The dashikis and Afros have long since departed, but the pro athletes still have their own sense of style. These days, it seems to consist of taking traditional white clothing and making it flashier. So they add touches that, in the end, make them look silly to most of us.
But after you look at enough of these pictures, the realization sinks in that they would actually feel foolish wearing a regular, boring old white guy's suit. Their teammates might even mock them for doing so.
A lot of whites don't realize that Urkel, and the Carlton Banks character on Fresh Prince of Bel Air, weren't just about being nerdy. They were about making fun of whites -- and of blacks who wholeheartedly bought into white fashions and aspirations.

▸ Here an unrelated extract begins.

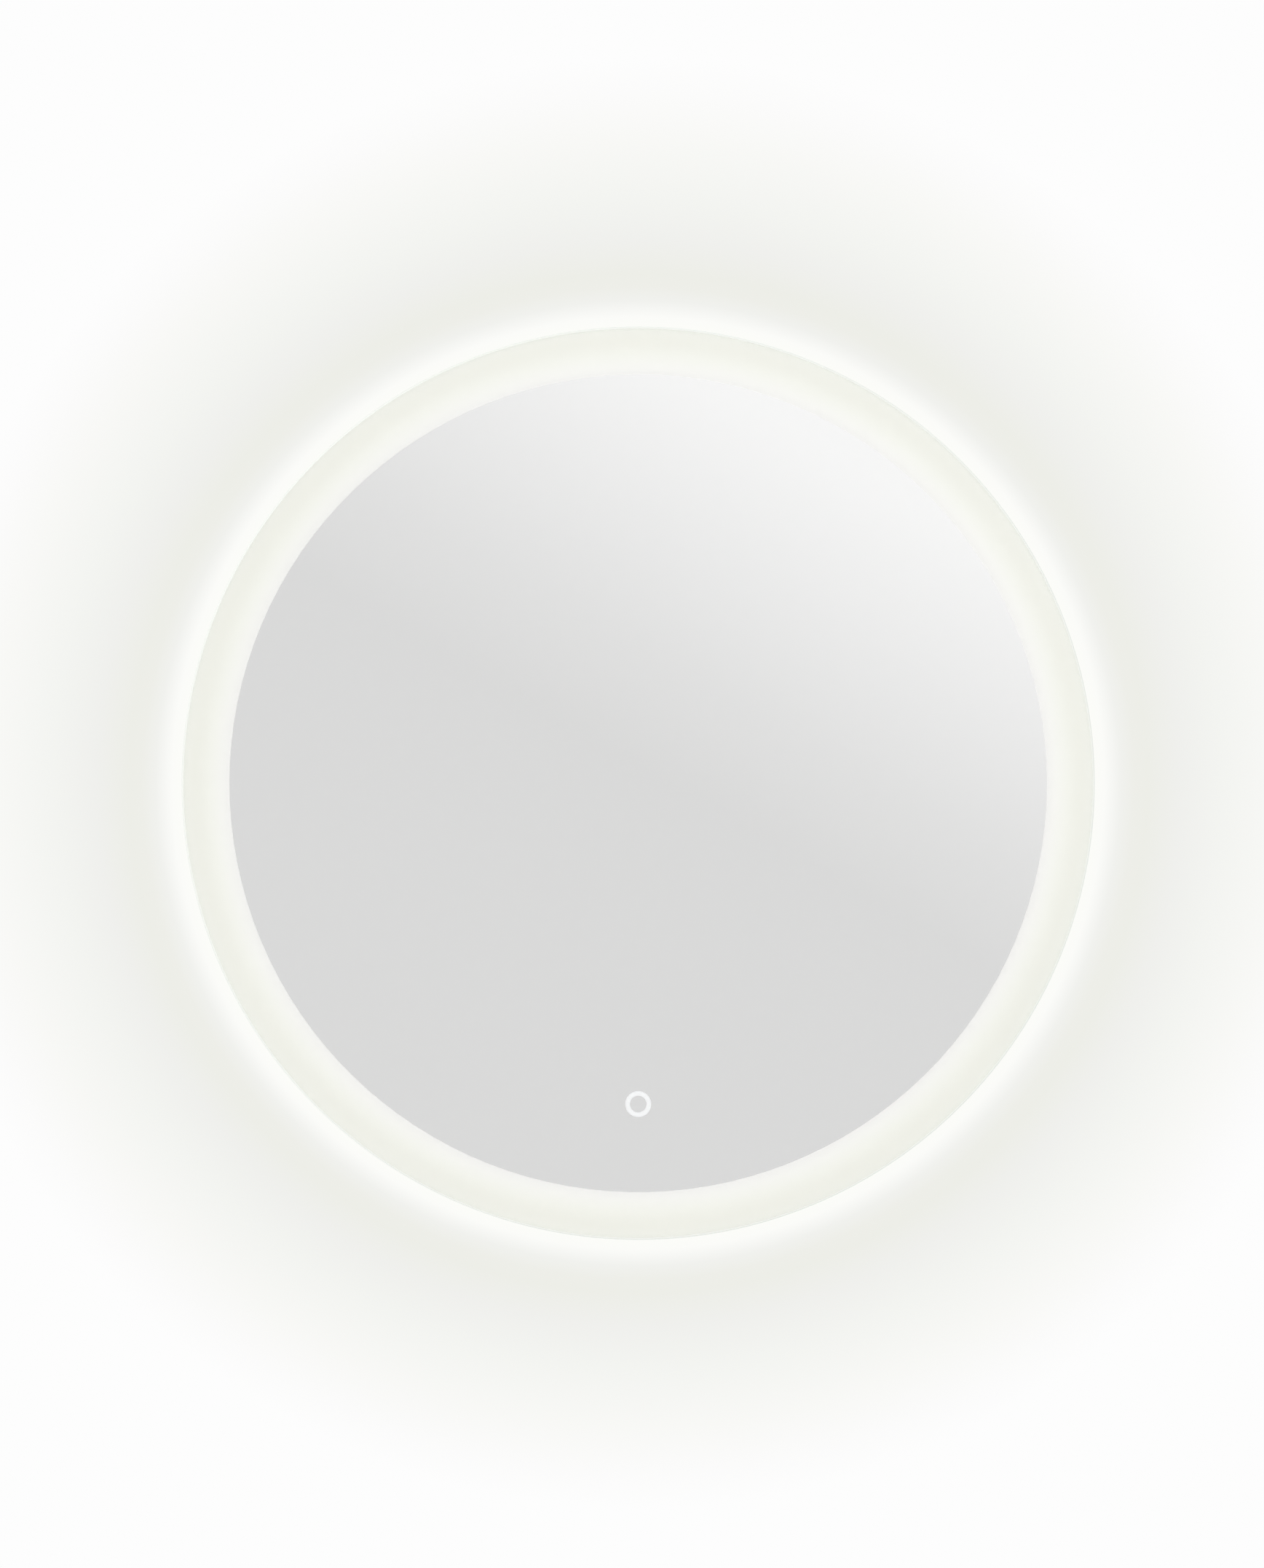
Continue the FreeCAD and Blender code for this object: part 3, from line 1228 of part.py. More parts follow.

Also, what do you expect these pro athletes to do with their spare time and obscene disposable incomes? Read the New Yorker? No, they're going to go shopping for clothes to adorn themselves with. (In a way, their mentality is similar to that of rich, spoiled housewives.)
And, as with those housewives, the adorning inevitably turns into a sort of competition, resulting in ever more outrageous styles.
Of course, fashion, like beauty, is subjective. So, passing judgment -- as I've just done -- is equally silly.
But whatever your taste, anyone who pays too much attention to his clothes ends up looking foppish.
You'll never see a twittier-looking bunch of guys than in the Style section of the NY Times any Sunday. (Weirdly, the men most attracted to overdressing seem to be either whites at the effeminate end of the spectrum or blacks at the masculine end.)
Anyway, Lebron can dominate on the court, and when he does, he looks rugged and masterful. But when his clothes call attention to themselves, he looks foolish -- in a peculiarly black pro athlete sort of way.